La prépondérance de l'Exécutif n'est pas un phénomène nouveau à Madagascar, mais il s'est accéléré au cours de ces dernières années à travers une série de mesures dont les plus visibles sont rappelées ci- dessous.

- Le budget de la Présidence s'est multiplié par 10 entre 2003 et 2008, passant de 10 milliards à 133 milliards d'Ariary. Cette hausse illustre non seulement le poids grandissant de la Présidence dans le budget mais aussi dans les prises de décisions économiques. Cet interventionnisme est devenu aussi apparent à travers le nombre de conseillers qui s'est multiplié au sein de la Présidence au détriment des circuits institutionnels de décision.

- Les conflits d'intérêt se sont aggravés au cours du temps, jusqu' à la suspension de l'appui budgétaire en décembre 2008 à cause du manque de transparence quant à l'achat de l'avion présidentiel avec les fonds publics et l'usage abusif d'exonérations fiscales pour les entreprises appartenant au Chef de l'Etat.

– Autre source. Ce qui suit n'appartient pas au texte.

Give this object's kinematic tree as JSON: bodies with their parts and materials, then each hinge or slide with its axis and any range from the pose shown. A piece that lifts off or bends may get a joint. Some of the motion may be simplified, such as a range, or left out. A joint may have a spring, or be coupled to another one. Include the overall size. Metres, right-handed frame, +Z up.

- La présence dans le cabinet et à la direction des agences de l'Etat du personnel dirigeant des sociétés privées appartenant au Chef de l'Etat.

- Le contrôle du pouvoir législatif par le parti présidentiel s'est accentué, jusqu'à que ce dernier détienne 82% des sièges de l'Assemblée nationale après les élections législatives de 2007. Cette mainmise faisait suite à la dissolution de l'Assemblée par décret en 2007 et à la modification controversée de la loi électorale qui a réduit l'importance des régions les plus peuplées et traditionnellement favorables à l'opposition dans les listes électorales.

- Le remplacement des provinces par les régions, qui s'inscrivait en principe dans un effort d'accélérer et de rationaliser les processus de décentralisation politique et budgétaire, mais qui a mené à une centralisation politique car les chefs de régions ont été directement choisis par le Chef de l'Etat.

La concentration du pouvoir politique et économique autour de la Présidence s'est trouvée exacerbée par le nombre limité de personnes et de familles qui composent l'élite ou l'aristocratie politique dans un pays comme Madagascar. Les réseaux sont existants, façonnant les relations entre les agences gouvernementales, entre le pouvoir exécutif et législatif, et entre le secteur public et privé. A titre d'exemple, il peut être montré qu'une dizaine de familles détiennent traditionnellement les postes les plus importants au sein de la Banque centrale, les banques commerciales et le Ministère des Finances. Une remarque néanmoins s'impose : la concentration du pouvoir autour du Président Ravolomanana s'est en partie faite au détriment de cette élite traditionnelle, politique et financière, qui s'est ainsi trouvée de plus en plus frustrée, provoquant une partie des réactions qui ont mené à la crise politique.

A terme, les inégalités économiques, surtout lorsque la concentration du pouvoir s'accentue de plus en plus et les systèmes de recours n'existent pas, conduisent aux ruptures brutales qui caractérisent la vie politique à Madagascar. Ces ruptures se manifestent parfois à travers des coups d'Etat, parfois la résistance civile. Dans tous les cas, elle précipite le pays dans une grave crise économique, avec une hausse de la pauvreté et de la vulnérabilité.

Mendiant.jpg

La crise tarde à trouver une issue car l'équipe de Andry Rajoelina est composée de mendiants et autres kleptocrates qui vivent, par le biais de la politique, au crochet des aides étrangères. Voilà pourquoi, au lieu de garder tout seul le ballon et foncer droit au but tout seul comme un grand, le gouvernement de la Transition a vite capitulé face aux exigeances des bailleurs de fonds pour un "retour à la constitutionnalité" (?) Jacques Morrisset explique cette promptitude à flatter la croupe des bailleurs de fonds et éviter ainsi de se faire botter le cul par une raison : les aides extérieures sont des "mannes" dans un désert de moralité ou chacun cherche à s'enrichir sur le dos de nos enfants, ceux qui vont rembourser les emprunts dans 50 ans.

L'aide étrangère est en partie perçue comme une « manne venue du ciel », à savoir que l'argent ne vient pas directement de la poche des contribuables ce qui affaiblit leur devoir de vigilance. Ce comportement est encore plus vrai lorsque l'aide prend la forme de dons. Dans ces conditions, les décideurs politiques ne sont pas seulement faiblement redevables par rapport à leurs constituants mais ils sont encore encouragés à limiter les flux d'information et à affaiblir les organes internes de contrôle. A nouveau, la faiblesse des systèmes d'information et de contrôles est manifeste à Madagascar ce qui donne un certain poids à cet argument.

Il peut aussi être argumenté que les bailleurs de fonds ont manqué à leur devoir de vigilance à Madagascar, notamment en matière de leur appui budgétaire.